Certainly, in this case, no-one could regard a surety component of £39,500 as de minimis or trivial.

61. Ms Wicks submitted that the appellant's proposed test would be onerous for lenders and for many borrowers. I do not accept that compliance with the Etridge protocol in non-commercial hybrid cases would be onerous. Lord Nicholls dismissed such concerns in Etridge No 2 and Lord Hobhouse considered that the Etridge protocol would assist banks by requiring them to put in place procedures which do not require an exercise of judgment by their officials. Developments in information technology since 2001 have no doubt reduced that burden even further. It is true that there is a requirement for independent legal advice (inevitably paid for by the borrowers), but that can sometimes be delivered by the same solicitor as is acting for the husband in a case where the wife is content that this should be so. In any event, I cannot see that such advice is likely to add materially to the cost of the borrowing in a case where undue influence is absent. The fact that more transactions will be affected is nothing to the point. Nor is there any basis for concluding that it will introduce unnecessary friction at significant cost into the lending system by requiring a wider category of borrowers to have independent legal advice or inhibit or unduly delay transactions which are important to the overall economy. Although this was asserted by Ms Wicks, there was no evidence adduced to support it.

62. In fact, it seems to me that a bright line test is likely to be less onerous for lenders dealing with large volumes of loan applications at any one time. Examining every non-commercial loan application to decide whether a transaction, viewed as a whole, is being made for the purposes of suretyship as distinct from the borrowers' joint purposes is unlikely to be easy or practicable. It is far simpler and clearer to have a bright line rule that applies in all (save de minimis) non-commercial partial surety cases. Indeed, for the reasons I have given, I consider that a bright line of this kind favours the banks.
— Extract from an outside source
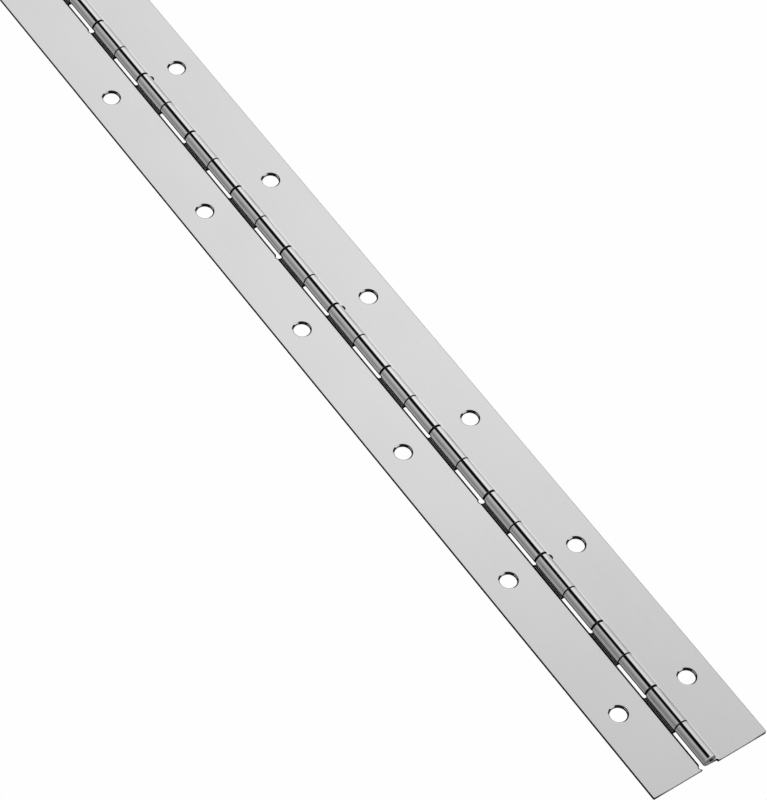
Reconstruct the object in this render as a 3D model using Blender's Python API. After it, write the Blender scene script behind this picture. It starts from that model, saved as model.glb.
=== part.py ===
"""Continuous (piano) hinge, lying open and flat, with its knuckles up.

X runs along the pin, the frame leaf is on the -Y side, the door leaf on the +Y side, and the leaves'
undersides lie on Z = 0. Each leaf is one strip of sheet: a flat plate whose tabs pass under the pin and
curl up and over it. Both leaves have the same tabs and notches, and the frame leaf is turned end for end.
"""

import math

import bmesh
import bpy

MM = 0.001

# The whole hinge
LENGTH = 609.6 * MM
OPEN_WIDTH = 38.1 * MM
SHEET = 1.0 * MM
BARREL_RADIUS = 2.15 * MM
PIN_CLEARANCE = 0.05 * MM

# The stamping: two knuckles and two notches repeat at each pitch
PITCH = 50.8 * MM
LONG_KNUCKLE = 12.75 * MM
SHORT_KNUCKLE = 11.85 * MM
TIGHT_GAP = 0.25 * MM
SLACK_GAP = 0.55 * MM
NOTCH_EDGE = 2.65 * MM
NOTCH_CORNER = 0.5 * MM

# The round relief in one root corner of every second wide notch
RELIEF_RADIUS = 0.9 * MM
RELIEF_REACH = 3.2 * MM
RELIEF_INSET = 0.8 * MM

# The curl is a chain of equal turns, past three quarters of a circle and stopping just above its own plate
CURL_TURN = math.radians(22.5)
CURL_STEPS = 13

# Screw holes, punched from above, so that their top rims are opened out
HOLE_RADIUS = 2.45 * MM
HOLE_RIM_RADIUS = 2.9 * MM
HOLE_RIM_DEPTH = 0.45 * MM
HOLE_LINE = 11.4 * MM
DOOR_FIRST_HOLE = 25.5 * MM
FRAME_FIRST_HOLE = 24.7 * MM

# The pin stops short of the barrel's two ends
PIN_RECESS = 0.25 * MM
PIN_END_BEVEL = 0.2 * MM

# Fineness of the other round shapes
PIN_SIDES = 16
HOLE_SIDES = 18
RELIEF_SIDES = 14
CORNER_STEPS = 3

# How far a cutter runs past what it cuts
OVERRUN = 1.0 * MM

BORE_RADIUS = BARREL_RADIUS - SHEET
PIN_RADIUS = BORE_RADIUS - PIN_CLEARANCE
PLATE_TOP = SHEET - BARREL_RADIUS
WIDE_NOTCH = TIGHT_GAP + LONG_KNUCKLE + SLACK_GAP
DOOR_FIRST_LONG = SLACK_GAP
FRAME_FIRST_LONG = SHORT_KNUCKLE + TIGHT_GAP + SHORT_KNUCKLE + SLACK_GAP
PITCHES = round(LENGTH / PITCH)


def clear_scene():
    for thing in list(bpy.data.objects):
        bpy.data.objects.remove(thing)


def metal(name, colour, roughness):
    made = bpy.data.materials.new(name)
    made.use_nodes = True
    shader = made.node_tree.nodes["Principled BSDF"]
    shader.inputs["Base Color"].default_value = (*colour, 1)
    shader.inputs["Metallic"].default_value = 1
    shader.inputs["Roughness"].default_value = roughness
    return made


def prism(bm, outline, offset):
    """A closed prism in bm: the flat outline, a list of points in space, pushed along offset."""
    face = bm.faces.new([bm.verts.new(point) for point in outline])
    pushed = bmesh.ops.extrude_face_region(bm, geom=[face])["geom"]
    bmesh.ops.translate(bm, vec=offset, verts=[v for v in pushed if isinstance(v, bmesh.types.BMVert)])


def turned(bm, profile, sides, place):
    """A closed turned solid in bm, from (height, radius) rings. place puts a ring's point in space."""
    rings = []
    for height, radius in profile:
        angles = [2 * math.pi * k / sides for k in range(sides)]
        ring = [place(radius * math.cos(a), radius * math.sin(a), height) for a in angles]
        rings.append([bm.verts.new(point) for point in ring])
    for low, high in zip(rings, rings[1:]):
        for k in range(sides):
            bm.faces.new([low[k - 1], low[k], high[k], high[k - 1]])
    bm.faces.new(rings[0])
    bm.faces.new(rings[-1])


def finished(name, bm, material=None):
    """The bmesh as an object whose origin is on the pin's axis."""
    bmesh.ops.recalc_face_normals(bm, faces=bm.faces)
    mesh = bpy.data.meshes.new(name)
    bm.to_mesh(mesh)
    bm.free()
    mesh.shade_smooth()
    mesh.set_sharp_from_angle(angle=math.radians(35))
    made = bpy.data.objects.new(name, mesh)
    made.location.z = BARREL_RADIUS
    bpy.context.scene.collection.objects.link(made)
    if material:
        mesh.materials.append(material)
    return made


def curl_point(radius, angle):
    """A point of the curl as (y, z). The angle turns from straight down past -Y and over the top."""
    return -radius * math.sin(angle), -radius * math.cos(angle)


def leaf_outline():
    """The leaf's cross-section as (y, z): the plate on the +Y side and its curl round the pin's axis."""
    angles = [CURL_TURN * k for k in range(CURL_STEPS + 1)]
    outer = [curl_point(BARREL_RADIUS, angle) for angle in angles]
    inner = [curl_point(BORE_RADIUS, angle) for angle in reversed(angles)]
    edge = OPEN_WIDTH / 2
    return [(edge, -BARREL_RADIUS), *outer, *inner, (edge, PLATE_TOP)]


def notch_outline(start, end):
    """A notch from above as (distance from the leaf's first end, y), with its two root corners rounded."""
    outline = [(start, -OVERRUN - BARREL_RADIUS), (end, -OVERRUN - BARREL_RADIUS)]
    for centre, first in ((end - NOTCH_CORNER, 0), (start + NOTCH_CORNER, 90)):
        for k in range(CORNER_STEPS + 1):
            turn = math.radians(first + 90 * k / CORNER_STEPS)
            along = centre + NOTCH_CORNER * math.cos(turn)
            across = NOTCH_EDGE - NOTCH_CORNER + NOTCH_CORNER * math.sin(turn)
            outline.append((along, across))
    return outline


def notches(first_long):
    """(start, end) of each notch that reaches into the leaf, measured from the leaf's first end."""
    found = []
    for pitch in range(-1, PITCHES + 1):
        long_start = first_long + pitch * PITCH
        wide_start = long_start + LONG_KNUCKLE
        narrow_start = wide_start + WIDE_NOTCH + SHORT_KNUCKLE
        found.append((wide_start, wide_start + WIDE_NOTCH))
        found.append((narrow_start, long_start + PITCH))
    # A notch that stops level with the leaf's end is carried on past it
    found = [(a, b + OVERRUN if abs(b - LENGTH) < SLACK_GAP / 2 else b) for a, b in found]
    return [(a, b) for a, b in found if b > SLACK_GAP / 2 and a < LENGTH - SLACK_GAP / 2]


def cutter(name, bm, leaf):
    """The bmesh as a hidden cutter, taken out of the leaf by a Boolean."""
    tool = finished(name, bm)
    tool.hide_render = True
    tool.display_type = "WIRE"
    tool.parent = leaf
    tool.location.z = 0
    cut = leaf.modifiers.new(name, "BOOLEAN")
    cut.object = tool
    cut.operation = "DIFFERENCE"
    cut.solver = "EXACT"


def leaf(name, first_long, first_hole, material):
    """One leaf, its plate on +Y and its first end at +X. Its first long knuckle starts at first_long."""
    first_end = LENGTH / 2
    bm = bmesh.new()
    prism(bm, [(-first_end, y, z) for y, z in leaf_outline()], (LENGTH, 0, 0))
    made = finished(name, bm, material)

    bm = bmesh.new()
    floor = -BARREL_RADIUS - OVERRUN
    height = 2 * (BARREL_RADIUS + OVERRUN)
    for start, end in notches(first_long):
        outline = notch_outline(start, end)
        prism(bm, [(first_end - s, y, floor) for s, y in outline], (0, 0, height))
    cutter(name + "_notches", bm, made)

    bm = bmesh.new()
    hole = [(floor, HOLE_RADIUS), (PLATE_TOP - HOLE_RIM_DEPTH, HOLE_RADIUS)]
    flare = (HOLE_RIM_RADIUS - HOLE_RADIUS) / HOLE_RIM_DEPTH
    above = SHEET / 5
    hole.append((PLATE_TOP + above, HOLE_RIM_RADIUS + above * flare))
    relief = [(floor, RELIEF_RADIUS), (PLATE_TOP + above, RELIEF_RADIUS)]
    relief_line = RELIEF_REACH - RELIEF_RADIUS
    for pitch in range(PITCHES):
        x = first_end - first_hole - pitch * PITCH
        turned(bm, hole, HOLE_SIDES, lambda u, v, z, x=x: (x + u, HOLE_LINE + v, z))
    for pitch in range(1, PITCHES, 2):
        end = first_long + LONG_KNUCKLE + WIDE_NOTCH + pitch * PITCH
        x = first_end - end + RELIEF_INSET
        turned(bm, relief, RELIEF_SIDES, lambda u, v, z, x=x: (x + u, relief_line + v, z))
    cutter(name + "_holes", bm, made)
    return made


def pin(name, material):
    """The wire pin. It turns with the door leaf, whose first knuckle starts a slack gap in from +X."""
    near = LENGTH / 2 - SLACK_GAP - PIN_RECESS
    far = PIN_RECESS - LENGTH / 2
    end_radius = PIN_RADIUS - PIN_END_BEVEL
    profile = [
        (far, end_radius),
        (far + PIN_END_BEVEL, PIN_RADIUS),
        (near - PIN_END_BEVEL, PIN_RADIUS),
        (near, end_radius),
    ]
    bm = bmesh.new()
    turned(bm, profile, PIN_SIDES, lambda u, v, x: (x, u, v))
    return finished(name, bm, material)


def main():
    clear_scene()
    plated = metal("bright_plated_steel", (0.78, 0.78, 0.77), 0.12)
    wire = metal("steel_wire", (0.55, 0.55, 0.54), 0.3)
    leaf("door_leaf", DOOR_FIRST_LONG, DOOR_FIRST_HOLE, plated)
    frame_leaf = leaf("frame_leaf", FRAME_FIRST_LONG, FRAME_FIRST_HOLE, plated)
    frame_leaf.rotation_euler.z = math.pi
    pin("hinge_pin", wire)


main()
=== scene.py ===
"""Continuous hinge: two punched and curled leaves of bright plated sheet on one drawn wire pin.

Laid out as an add-on and run as a script. Every size is in millimetres until a mesh is written.
Each leaf is worked out as a flat punched blank and then bent: along the leaf is u, away from the
pin is w, and up through the sheet is n. Where w is negative the sheet is curled round the pin.
"""

import functools
import math

import bpy
import numpy as np
from mathutils import Matrix, Vector
from mathutils.geometry import delaunay_2d_cdt


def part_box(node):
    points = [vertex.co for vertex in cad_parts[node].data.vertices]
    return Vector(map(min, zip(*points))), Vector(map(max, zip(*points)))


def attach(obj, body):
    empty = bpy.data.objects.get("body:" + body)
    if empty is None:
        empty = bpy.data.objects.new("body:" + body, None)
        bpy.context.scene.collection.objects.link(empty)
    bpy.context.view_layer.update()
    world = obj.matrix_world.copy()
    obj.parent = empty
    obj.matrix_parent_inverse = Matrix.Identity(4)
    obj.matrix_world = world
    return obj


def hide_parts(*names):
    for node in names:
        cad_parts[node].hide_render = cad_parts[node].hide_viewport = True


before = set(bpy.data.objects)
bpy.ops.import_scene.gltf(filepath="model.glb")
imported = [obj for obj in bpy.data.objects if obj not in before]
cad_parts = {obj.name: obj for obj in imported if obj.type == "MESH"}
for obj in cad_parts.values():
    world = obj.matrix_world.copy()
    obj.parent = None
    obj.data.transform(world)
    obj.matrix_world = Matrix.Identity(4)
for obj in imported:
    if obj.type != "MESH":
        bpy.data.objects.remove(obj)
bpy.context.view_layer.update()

bl_info = {
    "name": "Continuous hinge",
    "version": (1, 0, 0),
    "blender": (4, 5, 0),
    "location": "3D View > Sidebar > Hinge",
    "description": "Builds a continuous hinge's leaves and pin, with their metals, floor, light and camera",
    "category": "Object",
}

MM = 0.001
LEAF_BOX = [np.array(corner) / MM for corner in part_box("door_leaf")]
PIN_BOX = [np.array(corner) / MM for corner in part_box("hinge_pin")]
LENGTH = LEAF_BOX[1][0] - LEAF_BOX[0][0]
LEAF_WIDTH = LEAF_BOX[1][1]
BARREL_RADIUS = LEAF_BOX[1][2] / 2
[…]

63. Ms Wicks submitted that banks have been effectively operating the "fact and degree" test since Etridge No 2 for over 20 years. When pressed, she accepted that the court has been provided with no evidence that this is the case. It is equally possible that banks have been operating the proposed bright line test in non-commercial partial surety transactions for many years. To have done so would have reduced their risk in a modest and cost-effective way. The absence of any authorities dealing with the treatment of such transactions is itself neutral as to the way in which banks have been managing the risk of undue influence in hybrid transactions, and I am satisfied that this decision will not disturb any settled understanding or practice in relation to non-commercial hybrid transactions. The mere fact that the evidence of the Bank's underwriter in this case, that, if the Bank had known that £142,000 from the re-mortgage was to go to discharge Mr Bishop's liability to pay his ex-wife, it would have required the appellant to obtain independent legal advice (see the judgment of HHJ Mitchell at paras 46 and 128) tells one nothing about standard operating practices. I note in this regard that there has been no application to intervene by other banks said to be affected by the outcome of this appeal, nor any attempt to rely on evidence of standard banking practices and procedures. While it is likely that adoption of a bright line test in partial surety cases may have the effect of opening up more historic transactions to legal challenge than a test based on fact and degree, there is no evidential foundation for Ms Wicks' assertion that it will have profound implications for the lending industry.' [bold added]

[3] In Barclays Bank Plc v O’Brien [1994] 1 A.C. 180 [1993] 3 W.L.R. 786, Lord Browne-Wilkinson referred to these two as ‘legal wrongs’ (at 194)

[4] In Barclays Bank Plc v O’Brien [1994] 1 A.C. 180 [1993] 3 W.L.R. 786, Lord Browne-Wilkinson said, under the heading ‘Policy considerations’, at 188: ‘The large number of cases of this type coming before the courts in recent years reflects the rapid changes in social attitudes and the distribution of wealth which have recently occurred. Wealth is now more widely spread. Moreover a high proportion of privately owned wealth is invested in the matrimonial home. Because of the recognition by society of the equality of the sexes, the majority of matrimonial homes are now in the joint names of both spouses. Therefore in order to raise finance for the business enterprises of one or other of the spouses, the jointly owned home has become a main source of security. The provision of such security requires the consent of both spouses. In parallel with these financial developments, society's recognition of the equality of the sexes has led to a rejection of the concept that the wife is subservient to the husband in the management of the family's finances. A number of the authorities reflect an unwillingness in the court to perpetuate law based on this outmoded concept. Yet, as Scott L.J. in the Court of Appeal rightly points out [1993] Q.B. 109, 139, although the concept of the ignorant wife leaving all financial decisions to the husband is outmoded, the practice does not yet coincide with the ideal. In a substantial proportion of marriages it is still the husband who has the business experience and the wife is willing to follow his advice without bringing a truly independent mind and will to bear on financial decisions. The number of recent cases in this field shows that in practice many wives are still subjected to, and yield to, undue influence by their husbands. Such wives can reasonably look to the law for some protection when their husbands have abused the trust and confidence reposed in them.’

[5] In Barclays Bank Plc v O’Brien [1994] 1 A.C. 180 [1993] 3 W.L.R. 786, Lord Browne-Wilkinson said, at 188:

‘On the other hand, it is important to keep a sense of balance in approaching these cases. It is easy to allow sympathy for the wife who is threatened with the loss of her home at the suit of a rich bank to obscure an important public interest viz., the need to ensure that the wealth currently tied up in the matrimonial home does not become economically sterile. If the rights secured to wives by the law renders vulnerable loans granted on the security of matrimonial homes, institutions will be unwilling to accept such security, thereby reducing the flow of loan capital to business enterprises. It is therefore essential that a law designed to protect the vulnerable does not render the matrimonial home unacceptable as security to financial institutions.’